> Exercise requirements
Exact repetition of every entry is required.

> Input for this task
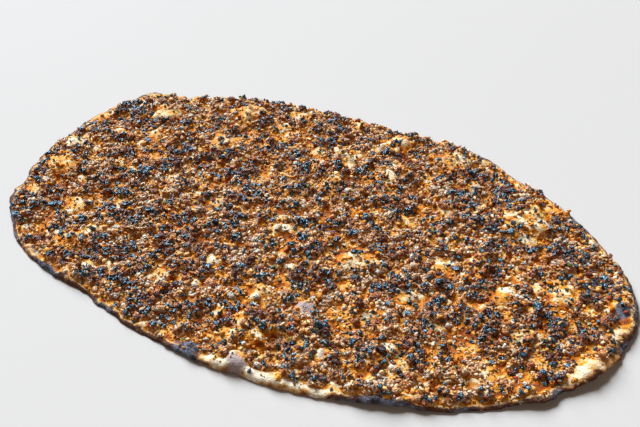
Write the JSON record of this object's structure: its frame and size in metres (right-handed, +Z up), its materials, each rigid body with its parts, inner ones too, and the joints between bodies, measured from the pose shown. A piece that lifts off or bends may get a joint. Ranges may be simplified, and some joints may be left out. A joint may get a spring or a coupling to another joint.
{
  "type": "lahmacun",
  "caption": "Thin oval flatbread baked with a crumbly layer of spiced mince, air blisters and a lightly charred, unevenly turned-up edge.",
  "frame": {"origin": "middle of the bounding box's floor, on the surface that the flat underside rests on", "axes": "+X along the oval's long axis, +Y along its short axis, +Z up through the topping"},
  "size_m": [0.3714, 0.2296, 0.0078],
  "materials": {
    "baked_dough": "dry baked crust, cream to brown, charred in places along the edge",
    "baked_mince": "oily baked mince, brown with blackened crumbs"
  },
  "bodies": {
    "root": {"flatbread": "baked_dough", "mince_topping": "baked_mince"}
  },
  "joints": []
}
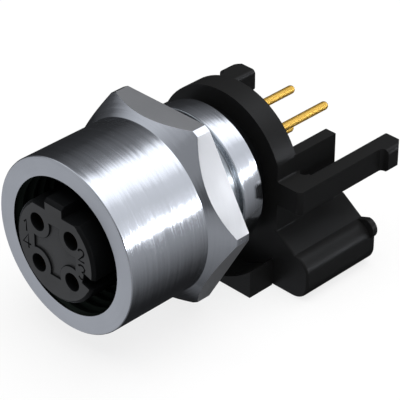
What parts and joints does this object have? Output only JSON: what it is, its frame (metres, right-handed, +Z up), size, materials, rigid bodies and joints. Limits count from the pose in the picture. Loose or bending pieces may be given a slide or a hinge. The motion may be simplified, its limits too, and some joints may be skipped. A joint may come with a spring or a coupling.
{
  "type": "panel connector",
  "caption": "Straight circular panel connector with female contacts, hexagonal metal shell and a latching circuit-board holder",
  "frame": {"origin": "on the connector's axis, in the rear face of the hexagon, which seats on the panel", "axes": "+Y along the axis towards the solder tails, mating side faces -Y, +Z up to the coding key, +X to the right seen from the mating side"},
  "size_m": [0.0192, 0.028, 0.0159],
  "materials": {
    "nickel_plated_brass": "bright nickel plate over turned brass",
    "seal_rubber": "matte nitrile rubber",
    "black_plastic": "moulded glass-filled plastic, satin black",
    "gold_plated_brass": "gold plate over turned brass"
  },
  "bodies": {
    "carrier": {"contact_insert": "black_plastic", "board_holder": "black_plastic", "contact_1": "gold_plated_brass", "contact_2": "gold_plated_brass", "contact_3": "gold_plated_brass", "contact_4": "gold_plated_brass"},
    "seal": {"shell_seal": "seal_rubber"},
    "housing": {"shell": "nickel_plated_brass"}
  },
  "joints": [
    {"name": "shell_slide", "type": "slide", "parent": "carrier", "child": "seal", "axis": [0, -1, 0], "range_m": [0, 0.0105]},
    {"name": "shell_turn", "type": "hinge", "parent": "seal", "child": "housing", "pos_m": [0, -0.00205, 0], "axis": [0, -1, 0], "continuous": true}
  ]
}
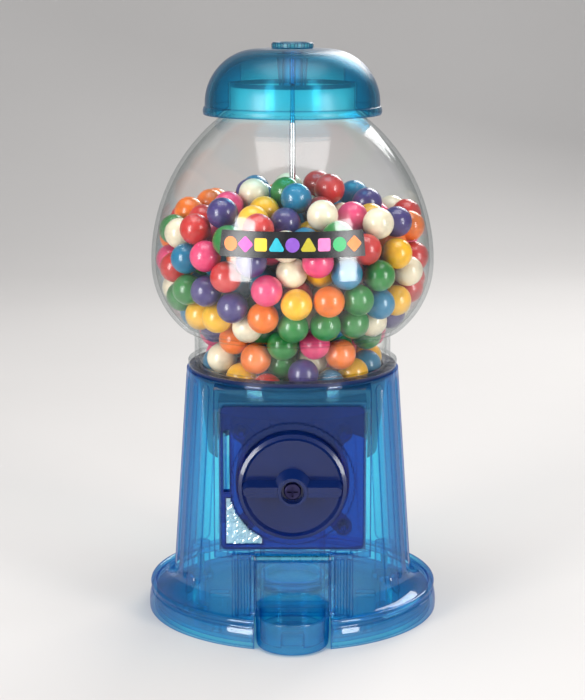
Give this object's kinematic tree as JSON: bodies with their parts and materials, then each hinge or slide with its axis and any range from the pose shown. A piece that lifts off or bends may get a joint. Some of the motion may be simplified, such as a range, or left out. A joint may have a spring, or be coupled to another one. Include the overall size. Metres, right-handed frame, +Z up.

> Worked solution
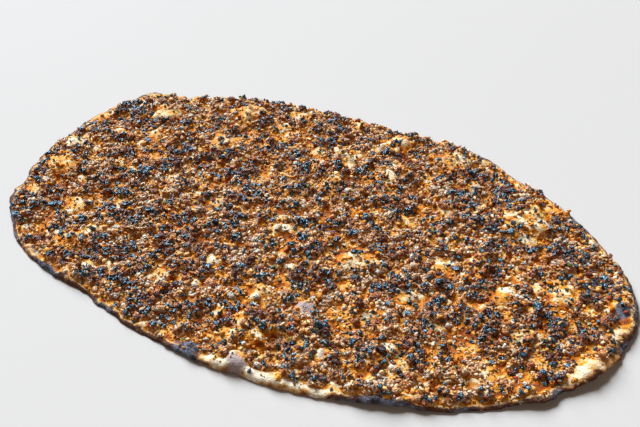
Write the JSON record of this object's structure: its frame and size in metres (right-handed, +Z up), its materials, each rigid body with its parts, inner ones too, and the joints between bodies, measured from the pose shown. A piece that lifts off or bends may get a joint. Ranges may be simplified, and some joints may be left out. A joint may get a spring or a coupling to another joint.
{
  "type": "lahmacun",
  "caption": "Thin oval flatbread baked with a crumbly layer of spiced mince, air blisters and a lightly charred, unevenly turned-up edge.",
  "frame": {"origin": "middle of the bounding box's floor, on the surface that the flat underside rests on", "axes": "+X along the oval's long axis, +Y along its short axis, +Z up through the topping"},
  "size_m": [0.3714, 0.2296, 0.0078],
  "materials": {
    "baked_dough": "dry baked crust, cream to brown, charred in places along the edge",
    "baked_mince": "oily baked mince, brown with blackened crumbs"
  },
  "bodies": {
    "root": {"flatbread": "baked_dough", "mince_topping": "baked_mince"}
  },
  "joints": []
}
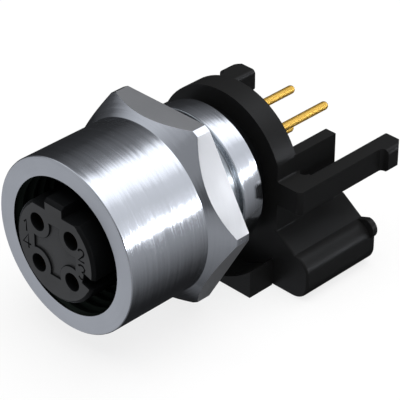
What parts and joints does this object have? Output only JSON: what it is, its frame (metres, right-handed, +Z up), size, materials, rigid bodies and joints. Limits count from the pose in the picture. Loose or bending pieces may be given a slide or a hinge. The motion may be simplified, its limits too, and some joints may be skipped. A joint may come with a spring or a coupling.
{
  "type": "panel connector",
  "caption": "Straight circular panel connector with female contacts, hexagonal metal shell and a latching circuit-board holder",
  "frame": {"origin": "on the connector's axis, in the rear face of the hexagon, which seats on the panel", "axes": "+Y along the axis towards the solder tails, mating side faces -Y, +Z up to the coding key, +X to the right seen from the mating side"},
  "size_m": [0.0192, 0.028, 0.0159],
  "materials": {
    "nickel_plated_brass": "bright nickel plate over turned brass",
    "seal_rubber": "matte nitrile rubber",
    "black_plastic": "moulded glass-filled plastic, satin black",
    "gold_plated_brass": "gold plate over turned brass"
  },
  "bodies": {
    "carrier": {"contact_insert": "black_plastic", "board_holder": "black_plastic", "contact_1": "gold_plated_brass", "contact_2": "gold_plated_brass", "contact_3": "gold_plated_brass", "contact_4": "gold_plated_brass"},
    "seal": {"shell_seal": "seal_rubber"},
    "housing": {"shell": "nickel_plated_brass"}
  },
  "joints": [
    {"name": "shell_slide", "type": "slide", "parent": "carrier", "child": "seal", "axis": [0, -1, 0], "range_m": [0, 0.0105]},
    {"name": "shell_turn", "type": "hinge", "parent": "seal", "child": "housing", "pos_m": [0, -0.00205, 0], "axis": [0, -1, 0], "continuous": true}
  ]
}
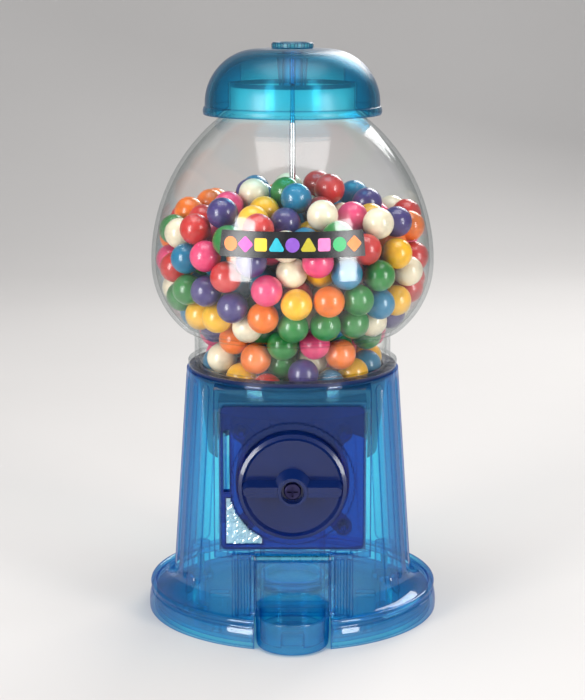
Give this object's kinematic tree as JSON: bodies with their parts and materials, then each hinge or slide with its axis and any range from the pose shown. A piece that lifts off or bends may get a joint. Some of the motion may be simplified, such as a range, or left out. A joint may have a spring, or be coupled to another one. Include the overall size. Metres, right-handed frame, +Z up.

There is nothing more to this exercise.